The film is a new faced-paced, suspense-filled thriller which stays true to the lively spirit and ample humour of Herge’s volumes.

Review: 'The Adventures of Tintin: The Secret of the Unicorn'

Film: The Adventures of Tintin: The Secret of the Unicorn (U/A)
Cast: Jamie Bell, Andy Serkis, Simon Pegg, Nick Frost, Daniel Craig
Director: Steven Spielberg
Rating: ***

Muted colour tones, ultra-anthropomorphic character design, photo-realistically detailed texturing; these things couldn’t possibly be associated with Belgian artist Herge. Well, not until Steven Spielberg and Peter Jackson came along and worked their magic upon the cartoonist’s tuft-haired reporter and his universe.

In the film, our boy wonder and his fluffy prodigiously resourceful pup Snowy chances upon a quaint model of a 17-century ship in a flea market, he lands himself into continent-spanning adventure with the drunken Captain Haddock (Serkis) that involves murderous pursuers including the enigmatic antique collector Ivanovich Sakharine (Craig) and a largely looming mystery.

Principally adapted from The Secret of the Unicorn with snatches of The Crab with the Golden Claws and Red Rackham's Treasure, the film is a far cry from the Ellipse Nelvana cartoons that were more faithful to the source material and its bold, neat Ligne Claire (clear line) styling.

But Spielberg in his first animated film (and comic adaptation) captures the dynamism of Herge's works without letting over reverence come in the way of grafting a new faced-paced, suspense-filled thriller which stays true to the lively spirit and ample humour of Herge’s volumes. Watching the film, you come to appreciate how Spielberg accommodates the small visual gags that are to the series what wordplay is to Asterix. A scene where the scorched Tintin and delirious Haddock trudge through an ocean of ocean sand dunes with Snowy bearing an oversized dinosaur bone in his mouth trailing behind, for example, comes straight out of the panels of Golden Claws. Overall, the European look of the film isn’t compromised while the writing might have been (yes, this reviewer caught that veiled reference to bestiality).
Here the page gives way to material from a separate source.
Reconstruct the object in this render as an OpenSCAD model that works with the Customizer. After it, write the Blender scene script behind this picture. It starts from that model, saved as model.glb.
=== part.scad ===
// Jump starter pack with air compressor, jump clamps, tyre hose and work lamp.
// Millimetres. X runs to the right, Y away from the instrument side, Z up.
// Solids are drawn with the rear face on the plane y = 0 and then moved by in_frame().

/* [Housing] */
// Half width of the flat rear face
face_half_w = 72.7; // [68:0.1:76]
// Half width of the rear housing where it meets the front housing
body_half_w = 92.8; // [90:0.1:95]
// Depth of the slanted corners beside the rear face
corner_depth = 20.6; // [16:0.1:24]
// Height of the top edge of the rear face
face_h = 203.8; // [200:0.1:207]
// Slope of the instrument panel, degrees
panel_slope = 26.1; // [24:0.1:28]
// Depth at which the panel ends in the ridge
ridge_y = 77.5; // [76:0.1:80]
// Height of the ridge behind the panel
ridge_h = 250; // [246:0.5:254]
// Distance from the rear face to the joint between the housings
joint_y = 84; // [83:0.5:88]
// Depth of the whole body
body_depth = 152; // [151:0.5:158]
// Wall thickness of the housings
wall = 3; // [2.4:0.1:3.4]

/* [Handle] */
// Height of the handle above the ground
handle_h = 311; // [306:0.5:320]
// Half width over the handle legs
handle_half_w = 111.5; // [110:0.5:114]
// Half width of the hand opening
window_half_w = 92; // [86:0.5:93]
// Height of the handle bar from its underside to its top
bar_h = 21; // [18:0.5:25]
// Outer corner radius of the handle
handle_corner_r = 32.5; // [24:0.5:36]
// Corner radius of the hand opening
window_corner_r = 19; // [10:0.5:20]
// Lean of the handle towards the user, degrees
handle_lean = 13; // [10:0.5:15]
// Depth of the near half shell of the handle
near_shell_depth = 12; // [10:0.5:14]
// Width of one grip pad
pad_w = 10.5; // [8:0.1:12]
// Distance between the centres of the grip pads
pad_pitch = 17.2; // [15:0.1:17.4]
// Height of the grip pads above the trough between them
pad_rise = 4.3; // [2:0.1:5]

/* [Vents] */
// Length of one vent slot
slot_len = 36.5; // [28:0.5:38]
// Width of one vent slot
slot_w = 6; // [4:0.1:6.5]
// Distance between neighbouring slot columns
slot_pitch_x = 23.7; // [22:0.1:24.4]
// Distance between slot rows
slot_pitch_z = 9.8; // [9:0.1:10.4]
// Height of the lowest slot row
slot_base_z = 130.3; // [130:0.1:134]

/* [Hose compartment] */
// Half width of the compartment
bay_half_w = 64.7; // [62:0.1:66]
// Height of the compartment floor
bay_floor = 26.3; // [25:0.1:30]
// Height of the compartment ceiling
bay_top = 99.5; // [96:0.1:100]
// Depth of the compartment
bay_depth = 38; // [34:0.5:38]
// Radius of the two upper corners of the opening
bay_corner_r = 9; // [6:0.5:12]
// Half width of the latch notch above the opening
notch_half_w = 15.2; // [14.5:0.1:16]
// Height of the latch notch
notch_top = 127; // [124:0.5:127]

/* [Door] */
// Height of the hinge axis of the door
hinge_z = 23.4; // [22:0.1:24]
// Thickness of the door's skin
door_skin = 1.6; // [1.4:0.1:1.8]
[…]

Serkis, who plays Haddock (thankfully, not Snowy what with him essaying motion-capture based roles like Gollum, King King and Caesar from Rise of the Planet of the Apes) amuses with his alcohol-wrought bipolar excesses and colourful cuss words (This time while effecting a brogue, an embellishment that suits the character). Craig is menacing as Sakharine, whose role assumes more significance in the film.

Your average Tintinologist (that's a connoisseur of all things Herge, not a doctor you go to when your ears are ringing) shouldn’t be set off by the motion capture, which is notches above that of the Polar Express and Beowulf. Though the 3D doesn’t necessarily enhance the jaunt by much.

That Herge was proven right when he said that only Spielberg could do justice to his character is something that even the bumbling identical law enforcers Thomson and Thompson wouldn’t dispute amongst themselves.